4. Truth: A Bachelor’s Degree Can Help You Earn a Living from Your Passions
A change in career when you're older can be exciting and challenging. A common scenario might be people with 20 or 25 years in the military; they choose retirement, but they know they don't want to stop working. Military skill sets don't always translate into civilian life, so returning to college can be the perfect kick-start to drive a late-stage career change.
"The best scenario for success," according to Dr. Doug Ross, "is when you get your bachelor's degree in order to support your passion." Perhaps for the past 10 years, you've done work in business administration, but you've always wanted to be a nurse, like your mom. You have a working knowledge of what the job takes. You know the ups and downs and are familiar with the setting."
You have the passion; that's the most important part. Now, all you need is the right knowledge base in order to fulfill your dream. Consider yourself lucky; some people don't yet know what their passion is."
5. Truth: Bachelor’s Degrees Are Great Learning Experiences
Until now, all we've talked about are career goals. But sometimes, education is about you—and a personal goal.
Many seek a degree out of a desire for personal enrichment. A degree can provide an opportunity to dive deeply into a subject that's extremely interesting to you as an individual. From a personal-development standpoint, it can increase your critical-thinking and decision-making capabilities in a way that enriches all other areas of life, not just your career.

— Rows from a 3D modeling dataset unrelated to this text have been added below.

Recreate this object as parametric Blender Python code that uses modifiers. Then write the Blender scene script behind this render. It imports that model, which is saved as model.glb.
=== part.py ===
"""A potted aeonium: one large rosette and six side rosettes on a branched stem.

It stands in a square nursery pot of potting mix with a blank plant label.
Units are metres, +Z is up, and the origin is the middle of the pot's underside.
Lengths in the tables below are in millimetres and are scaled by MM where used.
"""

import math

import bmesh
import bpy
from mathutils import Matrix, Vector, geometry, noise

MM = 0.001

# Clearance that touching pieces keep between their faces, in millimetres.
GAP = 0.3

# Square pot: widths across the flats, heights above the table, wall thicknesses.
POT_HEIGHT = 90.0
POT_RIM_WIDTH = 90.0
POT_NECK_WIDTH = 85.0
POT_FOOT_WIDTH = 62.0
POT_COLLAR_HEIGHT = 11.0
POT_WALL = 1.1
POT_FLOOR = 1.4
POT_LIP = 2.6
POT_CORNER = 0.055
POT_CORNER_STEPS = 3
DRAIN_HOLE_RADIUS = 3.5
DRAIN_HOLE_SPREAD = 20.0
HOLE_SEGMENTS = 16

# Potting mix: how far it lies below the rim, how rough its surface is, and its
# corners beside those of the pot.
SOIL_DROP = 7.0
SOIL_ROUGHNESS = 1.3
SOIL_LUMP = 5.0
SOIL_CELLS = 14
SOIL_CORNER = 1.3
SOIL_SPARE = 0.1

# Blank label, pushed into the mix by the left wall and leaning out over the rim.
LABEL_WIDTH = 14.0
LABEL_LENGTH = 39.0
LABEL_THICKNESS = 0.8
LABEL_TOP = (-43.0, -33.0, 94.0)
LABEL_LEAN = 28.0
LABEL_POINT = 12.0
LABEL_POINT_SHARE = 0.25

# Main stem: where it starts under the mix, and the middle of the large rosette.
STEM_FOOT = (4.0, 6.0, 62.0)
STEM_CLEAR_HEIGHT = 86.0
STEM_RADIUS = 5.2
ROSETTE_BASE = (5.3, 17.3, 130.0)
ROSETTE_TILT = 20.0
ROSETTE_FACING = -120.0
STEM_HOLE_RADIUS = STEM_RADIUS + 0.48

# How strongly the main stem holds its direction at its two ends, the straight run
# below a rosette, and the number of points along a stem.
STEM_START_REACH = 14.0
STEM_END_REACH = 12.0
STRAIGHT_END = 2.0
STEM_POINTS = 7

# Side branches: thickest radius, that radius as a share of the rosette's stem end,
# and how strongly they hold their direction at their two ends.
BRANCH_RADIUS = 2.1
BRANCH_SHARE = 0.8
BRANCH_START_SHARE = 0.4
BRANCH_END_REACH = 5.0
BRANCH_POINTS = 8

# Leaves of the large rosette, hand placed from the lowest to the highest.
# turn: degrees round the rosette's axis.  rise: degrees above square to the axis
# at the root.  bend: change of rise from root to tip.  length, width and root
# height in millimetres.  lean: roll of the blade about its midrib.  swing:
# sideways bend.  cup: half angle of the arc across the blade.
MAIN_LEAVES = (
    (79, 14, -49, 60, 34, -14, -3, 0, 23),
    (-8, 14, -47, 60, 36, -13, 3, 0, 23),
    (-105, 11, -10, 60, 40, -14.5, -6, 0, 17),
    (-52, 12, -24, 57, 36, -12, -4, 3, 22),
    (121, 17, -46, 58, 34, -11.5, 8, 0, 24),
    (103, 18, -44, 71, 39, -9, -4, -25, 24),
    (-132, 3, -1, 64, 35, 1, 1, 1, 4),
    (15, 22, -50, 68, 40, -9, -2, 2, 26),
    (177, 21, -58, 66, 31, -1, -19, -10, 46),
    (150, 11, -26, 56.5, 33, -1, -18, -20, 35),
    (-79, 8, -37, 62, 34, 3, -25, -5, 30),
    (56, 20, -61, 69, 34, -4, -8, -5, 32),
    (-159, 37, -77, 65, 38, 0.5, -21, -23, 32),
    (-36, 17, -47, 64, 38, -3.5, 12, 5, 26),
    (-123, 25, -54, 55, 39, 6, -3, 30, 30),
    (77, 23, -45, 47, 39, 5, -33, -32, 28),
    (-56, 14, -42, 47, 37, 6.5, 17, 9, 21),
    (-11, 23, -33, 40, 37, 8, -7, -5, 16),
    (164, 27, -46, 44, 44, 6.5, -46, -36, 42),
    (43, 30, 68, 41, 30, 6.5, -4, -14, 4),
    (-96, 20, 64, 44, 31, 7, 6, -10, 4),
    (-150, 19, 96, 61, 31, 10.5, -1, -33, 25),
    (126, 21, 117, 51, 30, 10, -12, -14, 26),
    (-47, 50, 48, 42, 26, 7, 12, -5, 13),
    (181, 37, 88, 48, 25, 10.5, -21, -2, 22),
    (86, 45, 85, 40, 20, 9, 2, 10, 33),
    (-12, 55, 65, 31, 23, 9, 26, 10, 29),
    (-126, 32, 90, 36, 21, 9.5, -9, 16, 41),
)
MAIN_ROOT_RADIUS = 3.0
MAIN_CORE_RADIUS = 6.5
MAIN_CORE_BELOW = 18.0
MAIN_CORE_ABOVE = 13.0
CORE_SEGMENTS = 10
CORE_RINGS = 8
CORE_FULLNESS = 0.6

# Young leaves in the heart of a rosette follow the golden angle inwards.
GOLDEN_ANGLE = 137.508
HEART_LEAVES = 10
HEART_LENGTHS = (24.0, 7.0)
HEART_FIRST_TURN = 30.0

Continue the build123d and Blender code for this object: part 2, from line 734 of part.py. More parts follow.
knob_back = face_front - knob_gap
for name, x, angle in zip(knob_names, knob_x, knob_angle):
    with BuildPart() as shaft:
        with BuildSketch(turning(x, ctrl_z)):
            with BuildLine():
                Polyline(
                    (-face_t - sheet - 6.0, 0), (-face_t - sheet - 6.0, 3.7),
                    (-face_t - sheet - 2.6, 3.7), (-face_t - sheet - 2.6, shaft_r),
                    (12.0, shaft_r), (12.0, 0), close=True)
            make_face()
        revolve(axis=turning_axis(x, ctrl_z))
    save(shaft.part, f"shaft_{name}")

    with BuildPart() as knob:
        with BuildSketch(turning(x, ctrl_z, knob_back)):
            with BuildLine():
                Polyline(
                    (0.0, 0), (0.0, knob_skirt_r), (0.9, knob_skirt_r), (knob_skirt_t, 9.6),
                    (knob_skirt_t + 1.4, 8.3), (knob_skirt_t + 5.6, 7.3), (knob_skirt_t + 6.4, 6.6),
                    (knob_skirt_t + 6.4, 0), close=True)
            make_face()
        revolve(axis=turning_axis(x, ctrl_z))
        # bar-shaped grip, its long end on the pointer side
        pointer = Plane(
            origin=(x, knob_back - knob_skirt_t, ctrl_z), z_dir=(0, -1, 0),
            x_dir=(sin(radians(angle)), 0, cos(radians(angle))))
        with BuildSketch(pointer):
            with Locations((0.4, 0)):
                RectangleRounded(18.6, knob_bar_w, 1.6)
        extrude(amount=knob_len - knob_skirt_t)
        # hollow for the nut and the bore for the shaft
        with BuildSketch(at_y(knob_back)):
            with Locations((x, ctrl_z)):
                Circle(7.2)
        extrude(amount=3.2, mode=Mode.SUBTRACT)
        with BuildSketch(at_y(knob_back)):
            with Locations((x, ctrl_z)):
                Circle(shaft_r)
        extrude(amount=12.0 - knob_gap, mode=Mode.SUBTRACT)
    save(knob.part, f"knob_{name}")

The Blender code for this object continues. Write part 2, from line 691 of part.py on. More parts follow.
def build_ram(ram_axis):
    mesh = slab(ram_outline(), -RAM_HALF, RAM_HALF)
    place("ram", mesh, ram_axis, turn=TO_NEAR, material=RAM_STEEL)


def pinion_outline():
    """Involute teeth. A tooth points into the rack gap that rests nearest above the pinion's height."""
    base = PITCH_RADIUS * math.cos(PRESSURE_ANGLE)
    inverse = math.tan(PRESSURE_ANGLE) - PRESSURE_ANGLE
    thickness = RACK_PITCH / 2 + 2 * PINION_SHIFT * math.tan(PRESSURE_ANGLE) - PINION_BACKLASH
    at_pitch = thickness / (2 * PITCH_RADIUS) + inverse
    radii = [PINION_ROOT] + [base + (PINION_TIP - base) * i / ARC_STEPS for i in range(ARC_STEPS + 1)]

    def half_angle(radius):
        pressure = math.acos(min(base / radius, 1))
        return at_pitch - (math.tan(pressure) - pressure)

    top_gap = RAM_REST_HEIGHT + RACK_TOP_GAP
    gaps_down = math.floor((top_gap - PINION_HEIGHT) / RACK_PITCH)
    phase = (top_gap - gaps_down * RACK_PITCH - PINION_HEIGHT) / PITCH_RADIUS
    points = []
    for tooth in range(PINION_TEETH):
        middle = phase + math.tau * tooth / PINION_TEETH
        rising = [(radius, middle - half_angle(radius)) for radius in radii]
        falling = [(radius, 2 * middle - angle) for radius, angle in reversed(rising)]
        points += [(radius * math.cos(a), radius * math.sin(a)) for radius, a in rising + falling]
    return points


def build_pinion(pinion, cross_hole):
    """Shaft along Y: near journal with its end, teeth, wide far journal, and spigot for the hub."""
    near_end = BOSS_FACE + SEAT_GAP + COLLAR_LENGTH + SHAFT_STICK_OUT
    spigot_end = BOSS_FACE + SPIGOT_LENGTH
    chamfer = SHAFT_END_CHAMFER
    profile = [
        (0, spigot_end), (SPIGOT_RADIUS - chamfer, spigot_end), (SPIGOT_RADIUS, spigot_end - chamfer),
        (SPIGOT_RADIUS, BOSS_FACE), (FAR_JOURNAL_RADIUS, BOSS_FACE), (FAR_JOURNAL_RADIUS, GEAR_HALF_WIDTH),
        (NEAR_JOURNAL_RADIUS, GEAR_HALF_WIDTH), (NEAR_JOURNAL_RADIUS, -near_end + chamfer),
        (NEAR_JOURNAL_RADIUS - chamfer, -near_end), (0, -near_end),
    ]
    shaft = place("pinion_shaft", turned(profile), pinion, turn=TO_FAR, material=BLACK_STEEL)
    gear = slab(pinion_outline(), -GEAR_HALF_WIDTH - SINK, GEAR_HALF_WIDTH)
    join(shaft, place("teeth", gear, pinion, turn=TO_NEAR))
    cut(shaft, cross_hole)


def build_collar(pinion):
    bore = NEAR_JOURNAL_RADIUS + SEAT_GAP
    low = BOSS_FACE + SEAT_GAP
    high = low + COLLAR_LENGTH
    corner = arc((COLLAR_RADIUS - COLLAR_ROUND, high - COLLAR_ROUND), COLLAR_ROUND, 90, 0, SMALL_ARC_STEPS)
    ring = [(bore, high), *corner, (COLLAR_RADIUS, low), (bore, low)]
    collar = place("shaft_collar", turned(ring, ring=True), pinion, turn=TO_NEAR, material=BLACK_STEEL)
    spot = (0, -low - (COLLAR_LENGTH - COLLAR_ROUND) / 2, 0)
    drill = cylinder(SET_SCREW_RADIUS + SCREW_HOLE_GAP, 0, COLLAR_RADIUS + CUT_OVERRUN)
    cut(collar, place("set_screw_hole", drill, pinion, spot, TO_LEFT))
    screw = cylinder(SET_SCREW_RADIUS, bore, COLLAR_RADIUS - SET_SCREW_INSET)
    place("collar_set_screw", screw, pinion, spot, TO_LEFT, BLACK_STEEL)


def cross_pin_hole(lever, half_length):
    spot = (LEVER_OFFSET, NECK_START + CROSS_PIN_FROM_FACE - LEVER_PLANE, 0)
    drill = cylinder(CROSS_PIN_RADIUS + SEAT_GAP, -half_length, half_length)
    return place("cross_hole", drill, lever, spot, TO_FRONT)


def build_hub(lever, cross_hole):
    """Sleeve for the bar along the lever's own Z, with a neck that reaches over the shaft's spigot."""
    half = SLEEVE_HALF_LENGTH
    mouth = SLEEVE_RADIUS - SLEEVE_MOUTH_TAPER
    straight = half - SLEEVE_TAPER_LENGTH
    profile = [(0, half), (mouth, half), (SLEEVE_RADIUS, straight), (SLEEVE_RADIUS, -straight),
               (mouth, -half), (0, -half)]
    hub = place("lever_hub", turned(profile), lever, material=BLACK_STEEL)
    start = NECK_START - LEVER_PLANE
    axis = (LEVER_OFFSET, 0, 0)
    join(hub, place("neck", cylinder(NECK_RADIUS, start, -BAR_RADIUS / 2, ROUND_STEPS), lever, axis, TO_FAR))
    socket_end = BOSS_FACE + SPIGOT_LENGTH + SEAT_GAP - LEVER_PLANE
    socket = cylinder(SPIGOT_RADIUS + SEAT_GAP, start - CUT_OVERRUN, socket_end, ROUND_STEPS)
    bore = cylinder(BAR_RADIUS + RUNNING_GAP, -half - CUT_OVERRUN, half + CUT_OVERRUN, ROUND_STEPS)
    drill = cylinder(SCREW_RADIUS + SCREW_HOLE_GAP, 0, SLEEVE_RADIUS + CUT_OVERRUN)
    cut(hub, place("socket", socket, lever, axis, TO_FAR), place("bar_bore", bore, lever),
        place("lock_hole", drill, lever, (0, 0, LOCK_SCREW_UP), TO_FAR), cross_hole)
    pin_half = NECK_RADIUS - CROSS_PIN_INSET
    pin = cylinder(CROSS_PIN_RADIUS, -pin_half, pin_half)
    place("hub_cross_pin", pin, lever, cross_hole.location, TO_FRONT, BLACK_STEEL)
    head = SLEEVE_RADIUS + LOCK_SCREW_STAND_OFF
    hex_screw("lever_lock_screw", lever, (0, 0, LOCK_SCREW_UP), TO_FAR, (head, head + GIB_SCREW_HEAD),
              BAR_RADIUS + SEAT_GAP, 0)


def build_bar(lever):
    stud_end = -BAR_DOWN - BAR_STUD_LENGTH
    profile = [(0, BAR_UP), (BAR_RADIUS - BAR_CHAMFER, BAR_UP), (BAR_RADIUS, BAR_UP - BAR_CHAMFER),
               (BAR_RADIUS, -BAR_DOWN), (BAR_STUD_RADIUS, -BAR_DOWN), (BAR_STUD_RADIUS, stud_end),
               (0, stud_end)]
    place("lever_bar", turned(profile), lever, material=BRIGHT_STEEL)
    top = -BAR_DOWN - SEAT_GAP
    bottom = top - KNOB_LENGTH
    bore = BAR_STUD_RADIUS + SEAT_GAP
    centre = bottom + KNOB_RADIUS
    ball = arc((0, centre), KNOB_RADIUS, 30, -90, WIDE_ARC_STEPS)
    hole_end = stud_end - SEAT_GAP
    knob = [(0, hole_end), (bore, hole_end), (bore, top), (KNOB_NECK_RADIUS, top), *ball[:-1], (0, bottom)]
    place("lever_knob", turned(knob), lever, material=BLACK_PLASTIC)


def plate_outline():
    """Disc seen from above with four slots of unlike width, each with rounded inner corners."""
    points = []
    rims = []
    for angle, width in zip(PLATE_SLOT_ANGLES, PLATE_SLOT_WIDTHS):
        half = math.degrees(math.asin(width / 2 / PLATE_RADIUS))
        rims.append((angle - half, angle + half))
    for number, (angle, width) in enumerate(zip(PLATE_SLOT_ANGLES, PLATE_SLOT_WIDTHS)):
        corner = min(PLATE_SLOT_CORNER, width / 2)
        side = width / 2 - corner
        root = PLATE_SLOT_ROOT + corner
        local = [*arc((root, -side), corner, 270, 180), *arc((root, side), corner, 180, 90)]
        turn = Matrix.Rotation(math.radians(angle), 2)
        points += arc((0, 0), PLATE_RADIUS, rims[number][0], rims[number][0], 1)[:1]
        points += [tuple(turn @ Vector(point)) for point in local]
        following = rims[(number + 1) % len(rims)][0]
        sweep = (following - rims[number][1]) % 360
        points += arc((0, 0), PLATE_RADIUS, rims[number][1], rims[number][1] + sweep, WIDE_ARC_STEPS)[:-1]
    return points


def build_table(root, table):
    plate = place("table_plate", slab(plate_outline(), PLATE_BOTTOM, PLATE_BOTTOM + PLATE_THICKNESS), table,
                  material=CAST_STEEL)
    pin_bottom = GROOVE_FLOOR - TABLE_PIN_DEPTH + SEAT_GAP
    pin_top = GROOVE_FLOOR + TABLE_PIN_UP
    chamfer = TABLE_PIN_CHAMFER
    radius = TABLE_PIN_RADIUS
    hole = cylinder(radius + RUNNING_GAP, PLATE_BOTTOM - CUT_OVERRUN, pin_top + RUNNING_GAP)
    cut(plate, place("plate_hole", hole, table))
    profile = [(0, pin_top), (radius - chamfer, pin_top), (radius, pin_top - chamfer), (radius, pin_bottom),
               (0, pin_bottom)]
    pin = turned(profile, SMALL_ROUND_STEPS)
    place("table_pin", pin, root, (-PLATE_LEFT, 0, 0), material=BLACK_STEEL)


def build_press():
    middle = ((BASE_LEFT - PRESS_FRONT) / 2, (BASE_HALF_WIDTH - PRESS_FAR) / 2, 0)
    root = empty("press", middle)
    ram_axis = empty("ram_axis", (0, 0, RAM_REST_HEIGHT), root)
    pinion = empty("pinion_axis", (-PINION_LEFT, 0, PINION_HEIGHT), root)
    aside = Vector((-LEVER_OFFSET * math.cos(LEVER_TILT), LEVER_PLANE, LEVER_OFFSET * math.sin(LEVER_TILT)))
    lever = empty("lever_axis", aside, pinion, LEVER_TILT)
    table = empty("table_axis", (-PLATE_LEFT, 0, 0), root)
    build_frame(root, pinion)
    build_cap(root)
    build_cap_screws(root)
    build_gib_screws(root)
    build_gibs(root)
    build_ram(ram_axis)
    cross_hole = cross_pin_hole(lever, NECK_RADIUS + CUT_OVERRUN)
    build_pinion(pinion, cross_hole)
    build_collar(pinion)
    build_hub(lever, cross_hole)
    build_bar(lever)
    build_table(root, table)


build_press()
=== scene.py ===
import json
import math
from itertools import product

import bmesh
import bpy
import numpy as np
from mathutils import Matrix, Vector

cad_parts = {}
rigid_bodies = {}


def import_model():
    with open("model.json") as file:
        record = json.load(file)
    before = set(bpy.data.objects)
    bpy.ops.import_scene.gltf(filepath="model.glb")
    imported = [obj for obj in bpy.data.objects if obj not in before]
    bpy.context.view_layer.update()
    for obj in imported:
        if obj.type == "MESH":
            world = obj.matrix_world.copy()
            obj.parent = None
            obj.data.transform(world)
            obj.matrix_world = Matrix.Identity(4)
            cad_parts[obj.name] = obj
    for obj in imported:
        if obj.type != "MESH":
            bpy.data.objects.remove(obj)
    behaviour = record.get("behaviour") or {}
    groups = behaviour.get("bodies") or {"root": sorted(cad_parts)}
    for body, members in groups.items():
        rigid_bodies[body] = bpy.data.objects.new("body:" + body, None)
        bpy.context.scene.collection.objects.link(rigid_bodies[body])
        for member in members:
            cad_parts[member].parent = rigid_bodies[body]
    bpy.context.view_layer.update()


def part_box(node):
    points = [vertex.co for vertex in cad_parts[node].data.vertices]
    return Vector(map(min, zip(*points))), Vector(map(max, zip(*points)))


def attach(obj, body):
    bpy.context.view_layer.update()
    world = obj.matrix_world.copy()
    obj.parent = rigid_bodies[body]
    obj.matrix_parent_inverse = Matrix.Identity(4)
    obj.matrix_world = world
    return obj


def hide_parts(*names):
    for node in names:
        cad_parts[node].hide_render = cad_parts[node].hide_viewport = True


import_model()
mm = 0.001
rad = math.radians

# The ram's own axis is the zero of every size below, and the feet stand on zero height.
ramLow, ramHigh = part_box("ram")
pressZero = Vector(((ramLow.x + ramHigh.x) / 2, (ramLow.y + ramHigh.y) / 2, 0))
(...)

Many others seek a bachelor's degree as a means to more freedom in their lives. The simplest manifestation of this is either landing a job with a predictable 9-to-5 schedule of working weekdays or a flexible job that's less bound by time or place. The result is more control of their schedule to make time for more experiences in life.
You’re Worth The Investment
Getting a bachelor’s degree is worth it—especially for professionals and adults who want to rapidly accelerate their career or find a new career. Now that you've separated fact from fiction, you can plan for your next step forward.